WRITTEN INSTRUCTION: Within the material below, find each line bearing the word "More" and present it.
Begin
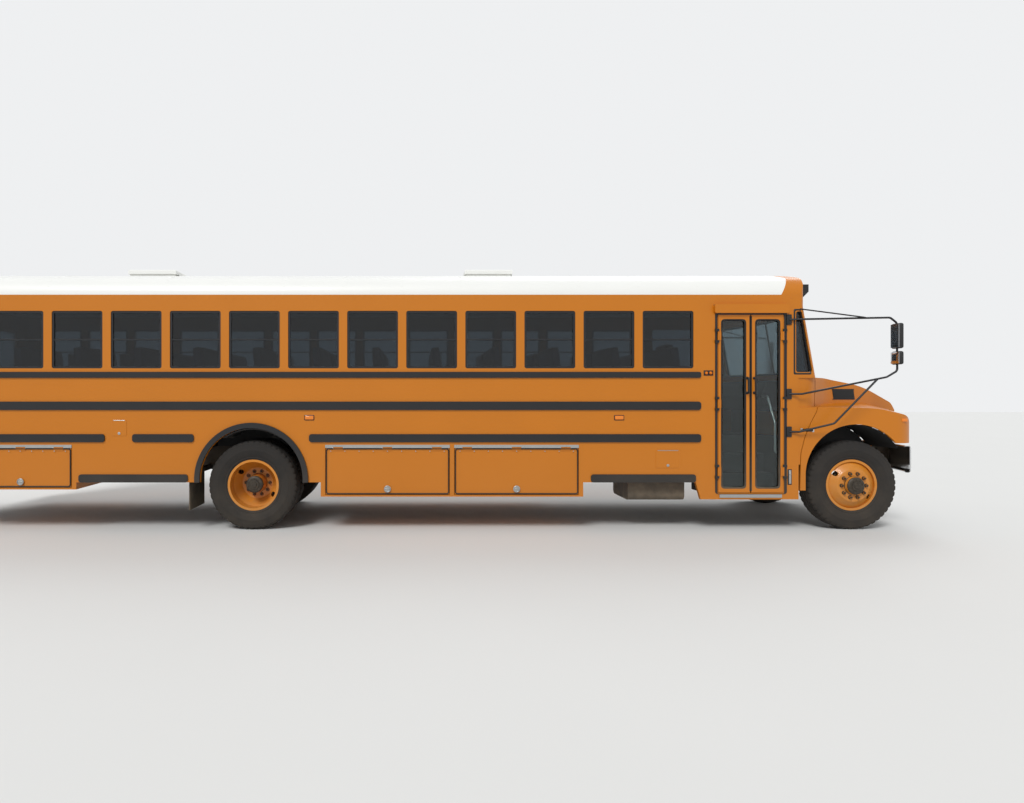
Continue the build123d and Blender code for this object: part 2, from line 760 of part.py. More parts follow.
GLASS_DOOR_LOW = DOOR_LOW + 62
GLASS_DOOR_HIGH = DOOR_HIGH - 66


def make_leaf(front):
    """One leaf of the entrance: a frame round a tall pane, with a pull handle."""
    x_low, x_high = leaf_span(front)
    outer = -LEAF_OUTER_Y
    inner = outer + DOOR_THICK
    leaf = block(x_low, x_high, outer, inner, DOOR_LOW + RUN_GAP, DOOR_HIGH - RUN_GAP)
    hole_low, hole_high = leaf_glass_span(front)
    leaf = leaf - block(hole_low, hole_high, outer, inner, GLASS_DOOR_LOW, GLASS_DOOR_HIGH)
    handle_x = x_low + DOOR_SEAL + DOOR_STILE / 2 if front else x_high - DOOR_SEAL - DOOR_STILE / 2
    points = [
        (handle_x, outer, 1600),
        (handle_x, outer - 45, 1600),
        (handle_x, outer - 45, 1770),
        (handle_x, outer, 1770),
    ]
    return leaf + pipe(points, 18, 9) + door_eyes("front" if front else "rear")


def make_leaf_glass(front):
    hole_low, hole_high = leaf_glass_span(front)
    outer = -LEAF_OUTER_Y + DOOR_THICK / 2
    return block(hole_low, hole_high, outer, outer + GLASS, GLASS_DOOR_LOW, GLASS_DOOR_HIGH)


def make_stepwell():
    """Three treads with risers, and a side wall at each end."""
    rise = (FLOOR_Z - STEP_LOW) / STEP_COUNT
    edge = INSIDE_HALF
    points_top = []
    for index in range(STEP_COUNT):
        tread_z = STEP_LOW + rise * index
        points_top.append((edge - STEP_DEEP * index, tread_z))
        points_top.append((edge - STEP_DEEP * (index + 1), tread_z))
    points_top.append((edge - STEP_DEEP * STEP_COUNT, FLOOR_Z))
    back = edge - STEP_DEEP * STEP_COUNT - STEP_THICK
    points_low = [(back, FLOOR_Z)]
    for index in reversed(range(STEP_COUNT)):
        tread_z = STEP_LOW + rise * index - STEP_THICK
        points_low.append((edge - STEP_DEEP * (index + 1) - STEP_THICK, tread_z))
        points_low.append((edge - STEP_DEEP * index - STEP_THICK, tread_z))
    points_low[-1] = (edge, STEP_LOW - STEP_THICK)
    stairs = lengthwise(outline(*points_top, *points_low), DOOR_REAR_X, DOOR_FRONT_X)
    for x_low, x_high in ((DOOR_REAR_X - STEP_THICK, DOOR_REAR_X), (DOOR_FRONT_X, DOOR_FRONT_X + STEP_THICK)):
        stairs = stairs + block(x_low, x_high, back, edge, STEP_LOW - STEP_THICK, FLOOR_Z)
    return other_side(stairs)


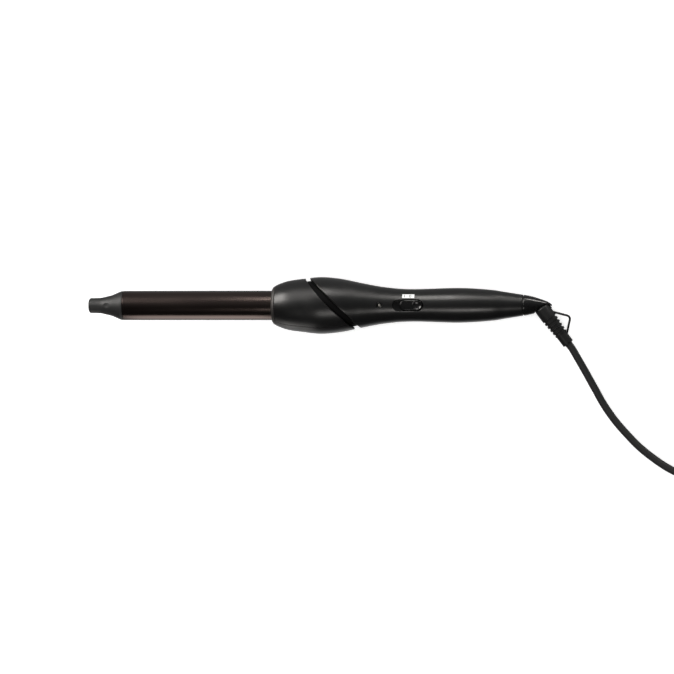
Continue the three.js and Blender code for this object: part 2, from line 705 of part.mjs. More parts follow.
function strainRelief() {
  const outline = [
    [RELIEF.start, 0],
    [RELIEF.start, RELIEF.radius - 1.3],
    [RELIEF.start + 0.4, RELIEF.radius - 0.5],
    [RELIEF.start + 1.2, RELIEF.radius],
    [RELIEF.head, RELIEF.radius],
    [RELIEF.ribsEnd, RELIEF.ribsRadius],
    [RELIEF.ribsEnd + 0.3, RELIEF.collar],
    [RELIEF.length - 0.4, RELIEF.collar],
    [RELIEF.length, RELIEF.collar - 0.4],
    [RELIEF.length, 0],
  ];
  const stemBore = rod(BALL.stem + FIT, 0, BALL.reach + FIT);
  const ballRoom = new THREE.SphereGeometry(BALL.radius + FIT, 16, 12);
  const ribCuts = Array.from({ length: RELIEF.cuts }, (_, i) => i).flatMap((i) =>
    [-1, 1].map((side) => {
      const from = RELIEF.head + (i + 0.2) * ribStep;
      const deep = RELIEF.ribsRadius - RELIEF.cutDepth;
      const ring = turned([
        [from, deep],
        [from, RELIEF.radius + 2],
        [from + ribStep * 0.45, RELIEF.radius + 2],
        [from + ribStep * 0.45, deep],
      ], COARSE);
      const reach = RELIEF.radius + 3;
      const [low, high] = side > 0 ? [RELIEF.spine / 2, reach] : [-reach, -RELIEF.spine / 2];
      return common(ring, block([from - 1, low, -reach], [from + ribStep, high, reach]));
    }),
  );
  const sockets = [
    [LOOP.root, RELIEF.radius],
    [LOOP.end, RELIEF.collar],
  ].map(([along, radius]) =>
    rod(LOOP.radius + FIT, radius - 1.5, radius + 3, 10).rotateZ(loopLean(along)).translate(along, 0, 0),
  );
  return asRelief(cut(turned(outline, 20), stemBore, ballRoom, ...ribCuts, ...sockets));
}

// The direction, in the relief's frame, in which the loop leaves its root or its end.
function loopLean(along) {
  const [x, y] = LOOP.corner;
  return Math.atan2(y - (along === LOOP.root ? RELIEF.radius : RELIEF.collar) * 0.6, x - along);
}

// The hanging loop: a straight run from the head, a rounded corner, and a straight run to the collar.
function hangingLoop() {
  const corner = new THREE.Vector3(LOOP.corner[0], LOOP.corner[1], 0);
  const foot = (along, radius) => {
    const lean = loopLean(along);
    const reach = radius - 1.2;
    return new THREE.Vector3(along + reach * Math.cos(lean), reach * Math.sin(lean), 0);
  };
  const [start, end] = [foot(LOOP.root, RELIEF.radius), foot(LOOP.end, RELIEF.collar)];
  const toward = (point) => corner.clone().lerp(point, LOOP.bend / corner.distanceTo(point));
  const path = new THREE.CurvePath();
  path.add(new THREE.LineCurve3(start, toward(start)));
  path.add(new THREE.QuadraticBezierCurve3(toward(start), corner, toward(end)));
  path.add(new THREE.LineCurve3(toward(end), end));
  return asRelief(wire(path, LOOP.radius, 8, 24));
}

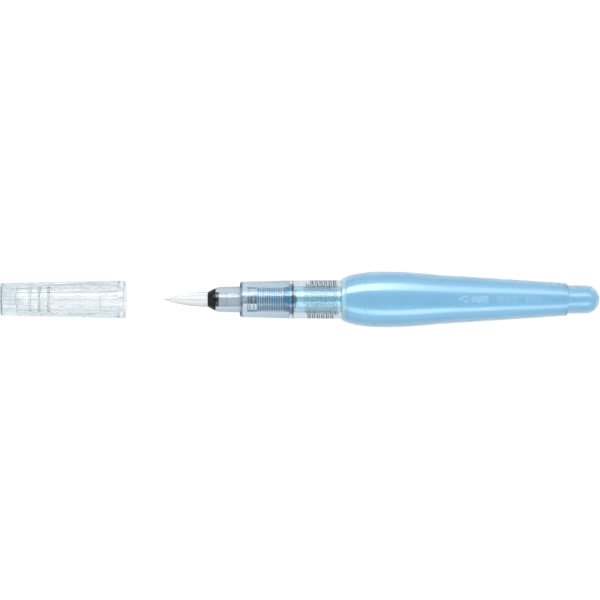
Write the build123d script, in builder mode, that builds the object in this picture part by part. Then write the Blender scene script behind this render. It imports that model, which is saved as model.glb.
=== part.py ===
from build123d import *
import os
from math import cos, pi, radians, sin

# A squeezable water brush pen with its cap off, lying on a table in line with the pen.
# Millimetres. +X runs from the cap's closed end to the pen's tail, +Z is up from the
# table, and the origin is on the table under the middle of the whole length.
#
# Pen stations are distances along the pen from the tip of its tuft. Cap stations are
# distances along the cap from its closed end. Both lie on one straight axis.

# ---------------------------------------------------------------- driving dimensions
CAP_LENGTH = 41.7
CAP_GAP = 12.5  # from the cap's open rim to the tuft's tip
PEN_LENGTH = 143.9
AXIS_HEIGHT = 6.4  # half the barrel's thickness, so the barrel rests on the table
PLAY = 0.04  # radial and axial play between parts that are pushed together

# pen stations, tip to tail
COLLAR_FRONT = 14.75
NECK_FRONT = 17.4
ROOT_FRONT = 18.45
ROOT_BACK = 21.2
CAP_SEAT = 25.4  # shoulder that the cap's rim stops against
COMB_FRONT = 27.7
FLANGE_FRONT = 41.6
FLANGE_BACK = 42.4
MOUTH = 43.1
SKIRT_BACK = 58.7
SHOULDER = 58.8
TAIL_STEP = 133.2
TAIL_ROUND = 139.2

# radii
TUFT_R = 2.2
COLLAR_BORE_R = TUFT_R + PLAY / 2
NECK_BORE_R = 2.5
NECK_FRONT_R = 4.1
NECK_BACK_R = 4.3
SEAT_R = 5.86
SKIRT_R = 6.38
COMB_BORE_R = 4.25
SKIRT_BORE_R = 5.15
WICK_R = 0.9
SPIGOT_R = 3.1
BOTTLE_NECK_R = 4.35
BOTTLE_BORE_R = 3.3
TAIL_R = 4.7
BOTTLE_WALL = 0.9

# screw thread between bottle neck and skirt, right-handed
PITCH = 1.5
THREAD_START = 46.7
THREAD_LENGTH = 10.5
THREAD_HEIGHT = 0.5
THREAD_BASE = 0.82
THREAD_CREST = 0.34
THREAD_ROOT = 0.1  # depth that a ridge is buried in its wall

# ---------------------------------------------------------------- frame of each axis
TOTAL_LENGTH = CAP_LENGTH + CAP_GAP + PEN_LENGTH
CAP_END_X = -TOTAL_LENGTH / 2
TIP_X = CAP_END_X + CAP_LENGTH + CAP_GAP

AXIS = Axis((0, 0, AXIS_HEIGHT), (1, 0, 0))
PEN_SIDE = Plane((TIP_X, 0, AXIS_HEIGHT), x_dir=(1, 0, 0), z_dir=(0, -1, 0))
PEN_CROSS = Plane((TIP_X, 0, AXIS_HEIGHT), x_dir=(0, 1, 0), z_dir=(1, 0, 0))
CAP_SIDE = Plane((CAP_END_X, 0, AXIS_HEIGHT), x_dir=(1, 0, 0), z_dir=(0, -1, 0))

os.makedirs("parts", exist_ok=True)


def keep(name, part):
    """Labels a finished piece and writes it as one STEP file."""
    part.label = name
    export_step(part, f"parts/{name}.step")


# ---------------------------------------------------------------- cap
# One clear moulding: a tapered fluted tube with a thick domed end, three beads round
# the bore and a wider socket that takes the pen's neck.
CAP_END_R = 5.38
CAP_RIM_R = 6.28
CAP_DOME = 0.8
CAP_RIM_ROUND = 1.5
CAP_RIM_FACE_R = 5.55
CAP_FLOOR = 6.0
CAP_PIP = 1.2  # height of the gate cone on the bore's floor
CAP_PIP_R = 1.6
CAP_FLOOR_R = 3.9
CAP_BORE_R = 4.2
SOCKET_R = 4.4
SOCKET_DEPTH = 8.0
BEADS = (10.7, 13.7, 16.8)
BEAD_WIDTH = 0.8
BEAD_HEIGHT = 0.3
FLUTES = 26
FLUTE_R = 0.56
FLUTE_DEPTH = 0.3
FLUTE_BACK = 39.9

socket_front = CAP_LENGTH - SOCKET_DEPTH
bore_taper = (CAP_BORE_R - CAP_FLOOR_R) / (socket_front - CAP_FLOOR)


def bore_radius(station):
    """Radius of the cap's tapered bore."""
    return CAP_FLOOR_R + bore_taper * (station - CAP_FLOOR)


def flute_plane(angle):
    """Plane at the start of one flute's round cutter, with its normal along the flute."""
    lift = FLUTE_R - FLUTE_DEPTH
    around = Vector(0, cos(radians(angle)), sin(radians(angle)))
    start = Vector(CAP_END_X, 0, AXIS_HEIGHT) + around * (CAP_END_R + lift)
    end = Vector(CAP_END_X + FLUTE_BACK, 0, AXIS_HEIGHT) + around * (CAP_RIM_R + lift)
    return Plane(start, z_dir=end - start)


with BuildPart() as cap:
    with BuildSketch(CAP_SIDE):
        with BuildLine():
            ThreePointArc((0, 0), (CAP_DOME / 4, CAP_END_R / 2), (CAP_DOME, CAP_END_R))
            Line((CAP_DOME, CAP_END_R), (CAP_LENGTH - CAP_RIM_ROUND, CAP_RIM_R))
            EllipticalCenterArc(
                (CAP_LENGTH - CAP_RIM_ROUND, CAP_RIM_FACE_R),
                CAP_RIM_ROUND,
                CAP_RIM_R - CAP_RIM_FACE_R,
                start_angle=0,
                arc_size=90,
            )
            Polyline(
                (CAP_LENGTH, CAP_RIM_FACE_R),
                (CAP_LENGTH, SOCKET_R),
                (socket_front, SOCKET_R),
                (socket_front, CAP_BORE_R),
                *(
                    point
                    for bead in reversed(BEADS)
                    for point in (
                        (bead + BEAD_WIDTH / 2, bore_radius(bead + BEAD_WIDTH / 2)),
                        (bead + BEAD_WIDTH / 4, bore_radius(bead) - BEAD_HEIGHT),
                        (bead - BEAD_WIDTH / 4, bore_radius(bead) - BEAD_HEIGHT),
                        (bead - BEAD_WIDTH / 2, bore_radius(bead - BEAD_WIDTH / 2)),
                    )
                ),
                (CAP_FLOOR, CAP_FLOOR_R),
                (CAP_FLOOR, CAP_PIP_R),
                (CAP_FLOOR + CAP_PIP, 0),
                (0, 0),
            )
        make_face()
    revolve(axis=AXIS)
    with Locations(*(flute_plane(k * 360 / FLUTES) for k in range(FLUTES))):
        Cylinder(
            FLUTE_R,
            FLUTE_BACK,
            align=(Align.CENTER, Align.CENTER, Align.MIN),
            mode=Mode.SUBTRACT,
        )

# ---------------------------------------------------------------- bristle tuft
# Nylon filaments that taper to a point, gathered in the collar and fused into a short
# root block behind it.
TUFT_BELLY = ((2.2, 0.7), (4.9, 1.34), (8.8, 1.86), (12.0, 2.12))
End
TASK SOLUTION:
Continue the build123d and Blender code for this object: part 2, from line 760 of part.py. More parts follow.
Continue the three.js and Blender code for this object: part 2, from line 705 of part.mjs. More parts follow.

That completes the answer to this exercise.